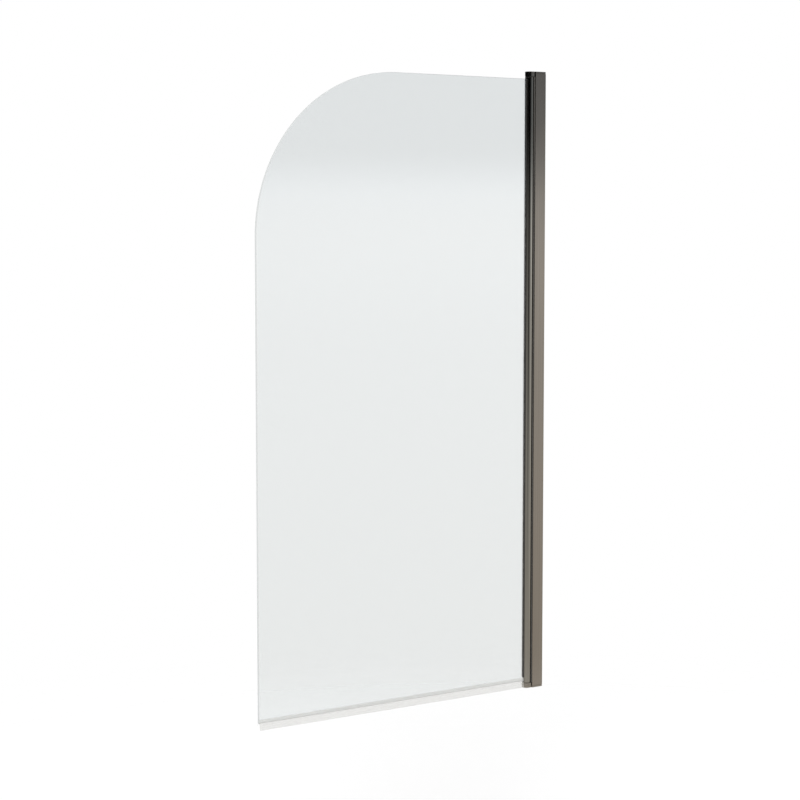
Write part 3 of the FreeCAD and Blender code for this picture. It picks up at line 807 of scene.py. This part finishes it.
# %% [markdown]
# ## Light and background
#
# The background is white because the camera, and what glass lets through, see a white world of
# strength 1. Bright metal has no colour to show but its surroundings, so what it mirrors matters most:
# here a white floor up to the horizon, a bright wall to the right and a dim room to the left and
# above, all with soft borders. Diffuse surfaces are lit by an even, plain sky and one large soft lamp.
# This room is no real studio. Its steps were fitted until the mirrored bands in the glass and on the
# metal lay close to where the photograph has them.

# %% World
world = bpy.data.worlds.new("white_studio")
bpy.context.scene.world = world
world.use_nodes = True
WHITE = linear("#ffffff")
SOFT, STRAIGHT = "SMOOTHSTEP", "LINEAR"
tree = world.node_tree
tree.nodes.clear()

direction = add(tree, "TexCoord").outputs["Generated"]
height = add(tree, "SeparateXYZ", {0: direction}).outputs["Z"]
yaw = np.radians(YAW)
to_right = (np.cos(yaw), -np.sin(yaw), 0.0)
to_front = (-np.sin(yaw), -np.cos(yaw), 0.0)
right = add(tree, "VectorMath", {0: direction, 1: to_right}, operation="DOT_PRODUCT").outputs["Value"]
front = add(tree, "VectorMath", {0: direction, 1: to_front}, operation="DOT_PRODUCT").outputs["Value"]
turned = add(tree, "Math", {0: right, 1: front}, operation="ARCTAN2")
turned = add(tree, "Math", {0: turned}, operation="DEGREES")

# %% [markdown]
# Each step below says between which two heights, or turns in degrees to the right of the front, the
# light changes, and what it is multiplied by before and after.

# %% The bright wall and where it stands
BRIGHT_STEPS = (
    (height, 0.009, 0.036, 1.0, 0.36, SOFT),
    (height, -0.07, -0.01, 1.0, 1.17, SOFT),
    (height, -0.25, -0.06, 0.74, 0.94, STRAIGHT),
    (turned, 74.0, 92.0, 1.0, 1.4, SOFT),
)
WALL_STEPS = (
    (turned, 20.0, 75.0, 0.0, 1.0, SOFT),
    (turned, 150.0, 180.0, 1.0, 0.0, SOFT),
)
products = []
for steps in (BRIGHT_STEPS, WALL_STEPS):
    product = 1.0
    for value, start, end, before, after, blend in steps:
        limits = {"Value": value, "From Min": start, "From Max": end, "To Min": before, "To Max": after}
        step = add(tree, "MapRange", limits, interpolation_type=blend)
        product = add(tree, "Math", {0: product, 1: step}, operation="MULTIPLY")
    products.append(product)
bright, share = products

# %% The dim room and the alcove behind the camera
ROOM_TOP, ROOM_LOW, GLOW, GLOW_BEND = 0.03, -0.22, 0.83, 0.6
low_down = add(tree, "MapRange", {"Value": height, "From Min": ROOM_TOP, "From Max": ROOM_LOW})
bent = add(tree, "Math", {0: low_down, 1: GLOW_BEND}, operation="POWER")
dim = add(tree, "Math", {0: bent, 1: GLOW}, operation="MULTIPLY")
room = add(tree, "Mix", {"Factor": share, 2: dim, 3: bright})

ALCOVE, ALCOVE_HALF = 9.0, 27.0
ALCOVE_LOW, ALCOVE_TOP, ALCOVE_DEPTH = -0.19, -0.04, 0.95
aside = add(tree, "Math", {0: turned, 1: ALCOVE}, operation="SUBTRACT")
aside = add(tree, "Math", {0: aside}, operation="ABSOLUTE")
limits = {"Value": aside, "From Min": 0.0, "From Max": ALCOVE_HALF, "To Min": 1.0, "To Max": 0.0}
inside = add(tree, "MapRange", limits, interpolation_type=SOFT)
limits = {"Value": height, "From Min": ALCOVE_LOW, "From Max": ALCOVE_TOP, "To Max": ALCOVE_DEPTH}
shade = add(tree, "Math", {0: inside, 1: add(tree, "MapRange", limits)}, operation="MULTIPLY")
kept = add(tree, "Math", {0: 1.0, 1: shade}, operation="SUBTRACT")
room = add(tree, "Math", {0: room, 1: kept}, operation="MULTIPLY")

# %% A pale ceiling, which only faces that look up can mirror
CEILING_LOW, CEILING_TOP, CEILING_GLOW = 0.2, 0.7, 0.5
limits = {"Value": height, "From Min": CEILING_LOW, "From Max": CEILING_TOP, "To Max": CEILING_GLOW}
ceiling = add(tree, "MapRange", limits, interpolation_type=SOFT)
room = add(tree, "Math", {0: room, 1: ceiling}, operation="MAXIMUM")

# %% Its colour: warm low down, cool high up
WARM_TOP, WARM_LOW = -0.03, -0.22
COOL_LOW, COOL_TOP = -0.01, 0.04
warm = add(tree, "MapRange", {"Value": height, "From Min": WARM_TOP, "From Max": WARM_LOW})
colours = {"Factor": warm, COLOUR_A: WHITE, COLOUR_B: linear("#fffaf3")}
tint = add(tree, "Mix", colours, data_type="RGBA").outputs[COLOUR_OUT]
limits = {"Value": height, "From Min": COOL_LOW, "From Max": COOL_TOP}
cool = add(tree, "MapRange", limits, interpolation_type=SOFT)
colours = {"Factor": cool, COLOUR_A: tint, COLOUR_B: linear("#edf5ff")}
tint = add(tree, "Mix", colours, data_type="RGBA").outputs[COLOUR_OUT]

# %% What each kind of ray sees
SKY = 0.75
path = add(tree, "LightPath").outputs
plain = add(tree, "Background", {"Color": WHITE, "Strength": SKY})
mirrored = add(tree, "Background", {"Color": tint, "Strength": room})
white = add(tree, "Background", {"Color": WHITE, "Strength": 1.0})
glossy = add(tree, "MixShader", {0: path["Is Glossy Ray"], 1: plain, 2: mirrored})
sees = {0: path["Is Camera Ray"], 1: path["Is Transmission Ray"]}
seen = add(tree, "Math", sees, operation="MAXIMUM")
final = add(tree, "MixShader", {0: seen, 1: glossy, 2: white})
add(tree, "OutputWorld", {"Surface": final})
print(world.name, "has", len(tree.nodes), "nodes")

# %% Lamp
lamp = bpy.data.objects.new("soft_box", bpy.data.lights.new("soft_box", "AREA"))
bpy.context.scene.collection.objects.link(lamp)
lamp.data.shape = "DISK"
LAMP_WIDTH, LAMP_POWER = 2.4, 70.0
lamp.data.size = LAMP_WIDTH
lamp.data.energy = LAMP_POWER
lamp.location = (-3.0, -3.2, 3.0)
lamp.rotation_euler = (-lamp.location).to_track_quat("-Z", "Y").to_euler()
lamp.visible_glossy = False
print("the lamp gives", LAMP_POWER, "watts")

# %% [markdown]
# ## Floor
#
# The screen stands on the rim of a bath, so the floor lies a good half metre below it. The floor is
# a pale disc that fades out at its rim into the white of the world. For the camera, and for what is
# mirrored, half of its white is its own, and the other half is lit, so the screen's shadow still
# falls on it.

# %% Floor disc
FLOOR_Z, FLOOR_RADIUS = -1250.0, 3000.0
FLOOR_RINGS, FLOOR_STEPS = 9, 96
OWN_LIGHT = 0.52
flat = np.column_stack([np.linspace(0, FLOOR_RADIUS, FLOOR_RINGS), np.full(FLOOR_RINGS, FLOOR_Z)])
disc = spun(flat, FLOOR_STEPS)
floor_mesh = bpy.data.meshes.new("floor")
number = np.arange(FLOOR_RINGS * FLOOR_STEPS).reshape(FLOOR_RINGS, FLOOR_STEPS)
beside = np.roll(number, -1, axis=1)
quads = np.stack([number[:-1], number[1:], beside[1:], beside[:-1]], axis=2).reshape(-1, 4)
floor_mesh.from_pydata((disc.reshape(-1, 3) * MM).tolist(), [], quads.tolist())
floor = bpy.data.objects.new("floor", floor_mesh)
bpy.context.scene.collection.objects.link(floor)

paint, tree, place = new_finish("pale_studio_floor")
middle = {0: place, 1: (0, 0, FLOOR_Z * MM)}
distance = add(tree, "VectorMath", middle, operation="DISTANCE").outputs["Value"]
limits = {"Value": distance, "From Min": FLOOR_RADIUS * MM / 2, "From Max": FLOOR_RADIUS * MM}
fade = add(tree, "MapRange", limits, interpolation_type=SOFT)
path = add(tree, "LightPath").outputs
sees = {0: path["Is Camera Ray"], 1: path["Is Transmission Ray"]}
seen = add(tree, "Math", sees, operation="MAXIMUM")
seen = add(tree, "Math", {0: seen, 1: path["Is Glossy Ray"]}, operation="MAXIMUM")
part = add(tree, "Math", {0: seen, 1: OWN_LIGHT}, operation="MULTIPLY")
own = add(tree, "Emission", {"Color": WHITE, "Strength": part})
lit = add(tree, "BsdfDiffuse", {"Color": linear("#cecece")})
both = add(tree, "AddShader", {0: own, 1: lit})
clear = add(tree, "BsdfTransparent")
final = add(tree, "MixShader", {0: fade, 1: both, 2: clear})
add(tree, "OutputMaterial", {"Surface": final})
floor_mesh.materials.append(paint)
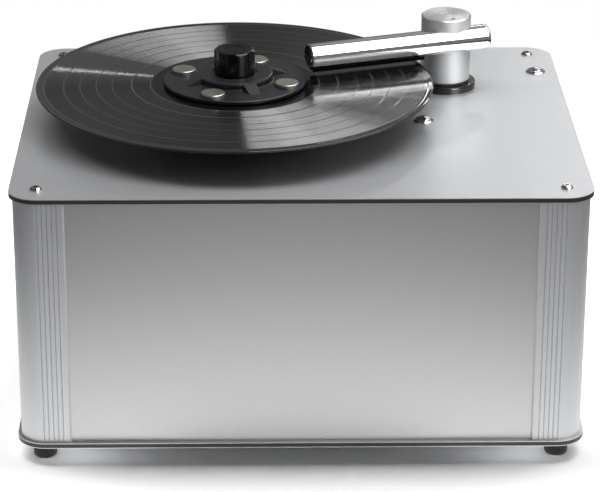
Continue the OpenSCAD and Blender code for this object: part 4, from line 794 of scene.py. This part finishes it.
def makeSeats(values):
    inner, outer, low, high = values["inner"], values["outer"], values["low"], values["high"]
    points = [(inner, low), (outer + values["flare"], low)]
    points += [(outer + out, high - deep) for out, deep in values["outside"]]
    points += [((inner + outer) / 2, high)] + [(inner + out, high - deep) for out, deep in values["inside"]]
    collar = turnProfile("seat", points, 64)
    collars = []
    for i in range(values["count"]):
        turn = math.radians(values["from"] + 360 / values["count"] * i)
        copy = collar.copy()
        copy.data = collar.data.copy()
        bpy.context.scene.collection.objects.link(copy)
        settle(copy, (values["axis"][0] + values["reach"] * math.cos(turn),
                      values["axis"][1] + values["reach"] * math.sin(turn), 0), smooth=60)
        collars.append(copy)
    bpy.data.objects.remove(collar)
    seats = joinPieces(collars, "magnetSeats")
    seats.data.materials.append(finishes["clamp"][0])
    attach(seats, "clamp")


makeSeats(seatValues)
print("magnet seats made")


def makeRecord(values):  # a turned section with its underside like its top, and a paper label on each side
    low, high, edge, label = values["low"], values["high"], values["radius"], values["label"]
    hole, holeEdge, sink = values["hole"], values["holeEdge"], values["labelSink"]
    top = high - values["dip"]
    slope, rise = values["gap"]
    upper = [(hole, high - holeEdge), (hole + holeEdge, high - sink),
             (label + values["labelGap"], high - sink)]
    upper += [(label + out, high - deep) for out, deep in values["ledge"]]
    upper += [(label + values["runOut"], top)]
    for inner, outer in values["bands"]:
        upper += [(inner - slope, top + rise), (inner, top), (outer, top), (outer + slope, top + rise)]
    upper += [(edge - values["rimFrom"], top)]
    upper += [(edge - within, high - deep) for within, deep in values["rim"]]
    lower = [(r, low + high - z) for r, z in reversed(upper)]
    record = turnProfile("pressedRecord", upper + lower, 256)
    settle(record, values["axis"] + (0,), smooth=4)
    record.data.materials.append(finishes["record"][0])
    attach(record, "turntable")
    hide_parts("record")
    start, under, (bulge, up) = hole + values["paperHole"], values["paperUnder"], values["paperEdge"]
    labels = []
    for face, side in ((high, 1), (low, -1)):
        inside = face - side * (sink - under)
        section = [(start, inside), (label, inside), (label + bulge, inside + side * up), (label, face),
                   (start, face)]
        labels.append(turnProfile("label", section, 128))
    paper = joinPieces(labels, "recordLabels")
    settle(paper, values["axis"] + (0,))
    paper.data.materials.append(labelPaper("uncoated paper label", values))
    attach(paper, "turntable")


makeRecord(recordValues)
print("record made")

# The arm: a tube with rolled-over ends, black end caps and two velvet pads under it.
armValues = {
    "pillar": armAxis,
    "angle": armAngle,
    "offset": tubeOffset,
    "height": tubeHeight,
    "reach": 119.24,  # from beside the pillar's axis to the tube's front end
    "tail": 29.1,  # and to its back end
    "radius": 10.0,
    "wall": 1.5,
    # Each end has its bore's edge, its rounding as shares of its size, inwards and along, and the place of a
    # fine turned line.
    "headEnd": {"bore": (0.15, 0.15), "size": 1.0, "line": 1.3,
                "curve": ((1, 0), (0.62, 0.07), (0.29, 0.29), (0.07, 0.62), (0, 1))},
    "tailEnd": {"bore": (0.1, 0.15), "size": 2.2, "line": 3.5,
                "curve": ((0.42, 0), (0.24, 0.12), (0.1, 0.38), (0.02, 0.72), (0, 1))},
    "line": (0.16, 0.6),  # depth and width
    "slot": (4.0, 93.4, 3.0, 4.0),  # start, end, width and depth
    "duct": 12.0,
    "capInset": 1.2,
    "capDepth": 4,
    "capGap": 0.05,
    "capEdge": 0.4,
    "capDish": ((0.55, 0), (0.62, 0.25), (0.78, 0.3), (0.9, 0.1)),  # share of the radius, and how far out
    "pads": (2.6, 94.7),  # start and end of the velvet
    "padSides": (1.7, 4.0),  # from the tube's middle
    "padLow": 237.05,
    "padGap": 0.05,
    "padTips": 0.55,  # how much the pile is rounded off at its sides
    "padSteps": (180, 4),  # along and across
    "tuft": (0.6, 0.22),  # width and depth
}


def armPlace(values):  # from the tube's own length to its place on the machine
    turn = math.radians(values["angle"])
    x, y = -values["reach"], -values["offset"]
    return (values["pillar"][0] + x * math.cos(turn) - y * math.sin(turn),
            values["pillar"][1] + x * math.sin(turn) + y * math.cos(turn), values["height"])


def tubeEnd(values, end):  # half of the tube's section near one end, from the bore outwards
    r, inner, start, size = values["radius"], values["radius"] - values["wall"], end["line"], end["size"]
    depth, width = values["line"]
    points = [(inner, end["bore"][1]), (inner + end["bore"][0], 0)]
    points += [(r - inwards * size, along * size) for inwards, along in end["curve"]]
    return points + [(r, start), (r - depth, start + depth), (r - depth, start + width - depth),
                     (r, start + width)]


def makeTube(values):
    r, length = values["radius"], values["reach"] + values["tail"]
    tail = [(x, length - z) for x, z in reversed(tubeEnd(values, values["tailEnd"]))]
    tube = turnProfile("polishedArmTube", tubeEnd(values, values["headEnd"]) + tail, 128)
    start, stop, width, depth = values["slot"]
    cutAway(tube, startPiece(bpy.ops.mesh.primitive_cube_add, "slotCutter", size=1,
                             location=(r * mm, 0, (start + stop) / 2 * mm),
                             scale=(depth * mm, width * mm, (stop - start) * mm)))
    drill(tube, values["duct"] / 2, r, (r / 2, values["offset"], values["reach"]), across=True)
    settle(tube, armPlace(values), (0, 90, values["angle"]), 35)
    tube.data.materials.append(finishes["tube"][0])
    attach(tube, "arm")
    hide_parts("arm_tube")


def makeTubeCaps(values):
    r = values["radius"] - values["wall"] - values["capGap"]
    inset, depth = values["capInset"], values["capDepth"]
    caps = []
    for side, start in ((1, inset), (-1, values["reach"] + values["tail"] - inset)):
        points = [(0, start)] + [(r * share, start - side * out) for share, out in values["capDish"]]
        points += [(r, start + side * values["capEdge"]), (r, start + side * depth)]
        points.append((0, start + side * depth))
        caps.append(turnProfile("cap", points, 96, closed=False))
    cap = joinPieces(caps, "mouldedTubeCaps")
    settle(cap, armPlace(values), (0, 90, values["angle"]), 35)
    cap.data.materials.append(finishes["knob"][0])
    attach(cap, "arm")
    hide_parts("tube_caps")


def makePad(values, side):  # a finely divided bar, bent to the tube above and rounded at its tips
    start, stop = values["pads"]
    near, far = values["padSides"]
    middle, width = side * (near + far) / 2, far - near
    r, drop = values["radius"] + values["padGap"], values["height"] - values["padLow"]
    pad = startPiece(bpy.ops.mesh.primitive_cube_add, "pad", size=1,
                     location=((start + stop) / 2 * mm, middle * mm, 0.5 * mm),
                     scale=((stop - start) * mm, width * mm, mm))
    bpy.ops.object.transform_apply(location=True, rotation=False, scale=True)
    mesh = bmesh.new()
    mesh.from_mesh(pad.data)
    for lengthwise, cuts in zip((True, False), values["padSteps"]):
        edges = [e for e in mesh.edges if (abs(e.verts[0].co.x - e.verts[1].co.x) > 0.01 * mm) == lengthwise]
        bmesh.ops.subdivide_edges(mesh, edges=edges, cuts=cuts, use_grid_fill=True)
    for vert in mesh.verts:
        y, share = vert.co.y / mm, vert.co.z / mm  # the share is 0 at the pile's tips and 1 at the tube
        roof = -math.sqrt(r * r - y * y)
        tips = -drop + values["padTips"] * abs((y - middle) / (width / 2)) ** 3
        vert.co.z = (tips + share * (roof - tips)) * mm
    mesh.to_mesh(pad.data)
    mesh.free()
    return pad


def makeVelvet(values):
    velvet = joinPieces([makePad(values, side) for side in (1, -1)], "velvetPads")
    width, depth = values["tuft"]
    tufts = bpy.data.textures.new("tufts", "CLOUDS")
    tufts.noise_scale = width * mm
    rough = velvet.modifiers.new("pile", "DISPLACE")
    rough.texture, rough.strength, rough.mid_level = tufts, depth * mm, 1.0
    bpy.ops.object.modifier_apply(modifier="pile")
    settle(velvet, armPlace(values), (0, 0, values["angle"]), 60)
    velvet.data.materials.append(finishes["velvet"][0])
    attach(velvet, "arm")
    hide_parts("velvet_strips")


makeTube(armValues)
makeTubeCaps(armValues)
makeVelvet(armValues)
print("arm made")

# The lift spring inside the guide: round wire, with its end turns closed.
springValues = {
    "axis": armAxis,
    "low": 152.7,
    "high": 170.3,
    "mean": 14.75,  # radius to the wire's middle
    "wire": 1.8,
    "turns": 4.5,
    "closed": 0.6,  # how much of a turn lies nearly flat at each end
    "closedRise": 0.35,
    "steps": 40,  # in each turn
    "travel": 1.8,
}


def makeSpring(values):
    half = values["wire"] / 2
    low, high, turns = values["low"] + half, values["high"] - half, values["turns"]
    closed, rise = values["closed"], values["closedRise"]
    count = int(turns * values["steps"])
    curve = bpy.data.curves.new("liftSpring", "CURVE")
    curve.dimensions = "3D"
    curve.bevel_depth, curve.bevel_resolution, curve.use_fill_caps = half * mm, 5, True
    line = curve.splines.new("POLY")
    line.points.add(count)
    for i, point in enumerate(line.points):
        turned = i / count * turns
        angle = turned * 2 * math.pi
        climb = min(1, max(0, (turned - closed) / (turns - 2 * closed)))
        ends = min(1, turned / closed) + max(0, (turned - turns + closed) / closed)
        lift = low + rise * ends + (high - low - 2 * rise) * climb
        x, y = values["mean"] * math.cos(angle), values["mean"] * math.sin(angle)
        point.co = (x * mm, y * mm, lift * mm, 1)
    spring = bpy.data.objects.new("liftSpring", curve)
    bpy.context.scene.collection.objects.link(spring)
    onlySelect(spring)
    bpy.ops.object.convert(target="MESH")
    spring = bpy.context.object
    settle(spring, values["axis"] + (0,), smooth=50)
    spring.data.materials.append(finishes["zinc"][0])
    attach(spring, "case")
    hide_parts("lift_spring")
    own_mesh(spring)


makeSpring(springValues)
print("spring made")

++++++

WHAT THE EXERCISE ASKS:
Reply with nothing but the number of lines that contain the word "turntable".

SOLVED PROBLEM:
2